Step 1: Rub a smelly treat against the palm of your right hand, making your hand smell yummy.

Step 2: Hide the treat behind your back with your left hand and show your right hand to your dog – keep it at their eye level.

Step 3: As soon as your dog sniffs your hand, say “Yes!” or click and give the dog the treat you were hiding.

Step 4: Repeat the above steps switching hands each time so your dog learns to target both hands.

Step 5: As your dog is successful, begin saying the cue phrase of “Say Hi”, before presenting your hand. Repeat several times. When the dog is successfully fluent in the behavior (responding to the cue 90% of the time), begin asking the dog to sit and stay before walking away from the dog, saying the cue phrase, and presenting your hand. Repeat so that the dog begins to travel to the hand target.

Go say "Hi"

This protocol combines the Hand Target “Say Hi” along with a recall away from the stranger. In the initial stages of training, if you’re concerned the dog may bite, muzzle the dog prior to practicing. Use a stranger who’s familiar to the dog to reduce the likelihood of the dog going over threshold.
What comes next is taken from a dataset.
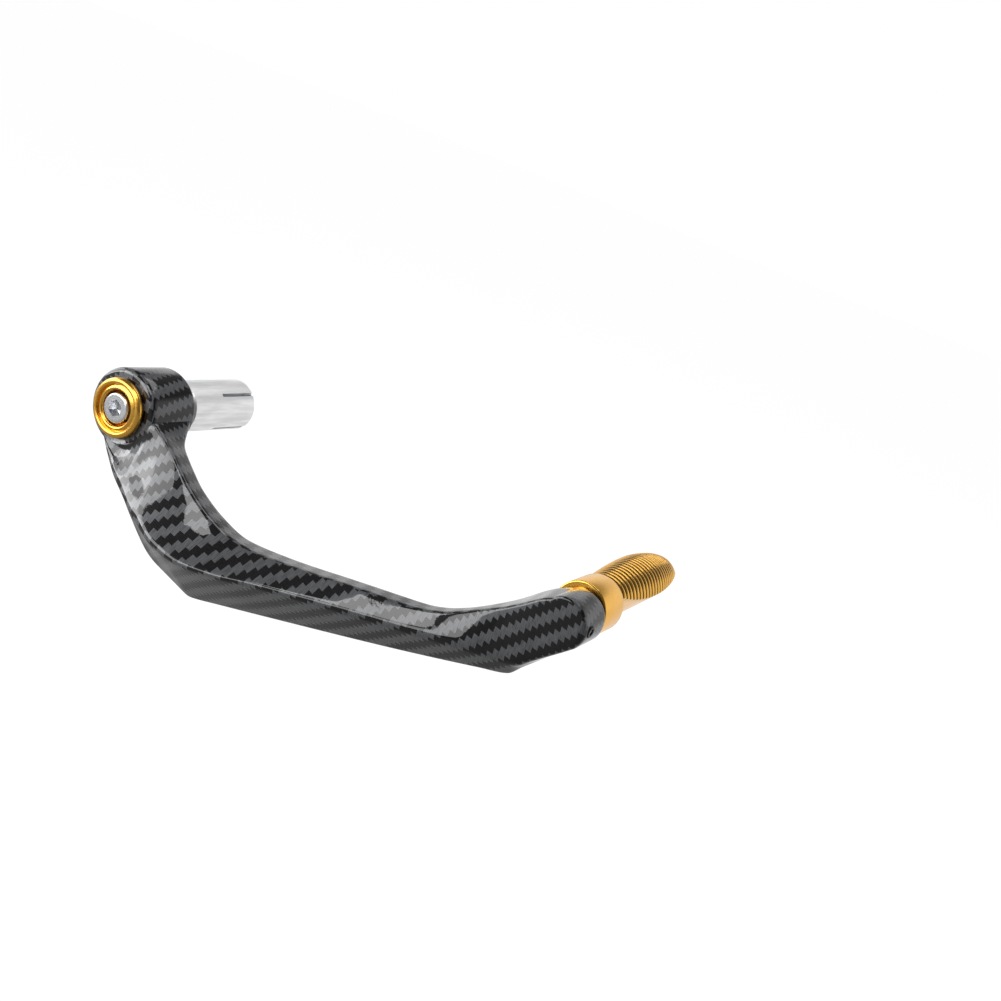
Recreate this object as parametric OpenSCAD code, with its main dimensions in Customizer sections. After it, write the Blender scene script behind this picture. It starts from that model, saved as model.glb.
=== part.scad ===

Step 1: Start with the dog on leash and the “stranger” standing a few feet in front of the dog.

Step 2: Have the stranger present their hand before saying the cue phrase “Say Hi!”

Step 3: When the dog touches the hand, click and encourage the dog to come back to you for the treat. You may need to move backwards to encourage the dog to come to you. PRAISE LAVISHLY!

Step 4: Repeat several times.

Step 5: When the dog fully understands the game, start having the stranger stand further away and repeat.

Step 6: End the session after 10-15 minutes.

Make sure to practice with the same person multiple times over several days. Have the person stand and sit down to generalize the behavior. Practice with new people only after the dog is successful with the same person in a variety of circumstances. Do not change environments until the dog can perform the behavior with multiple people.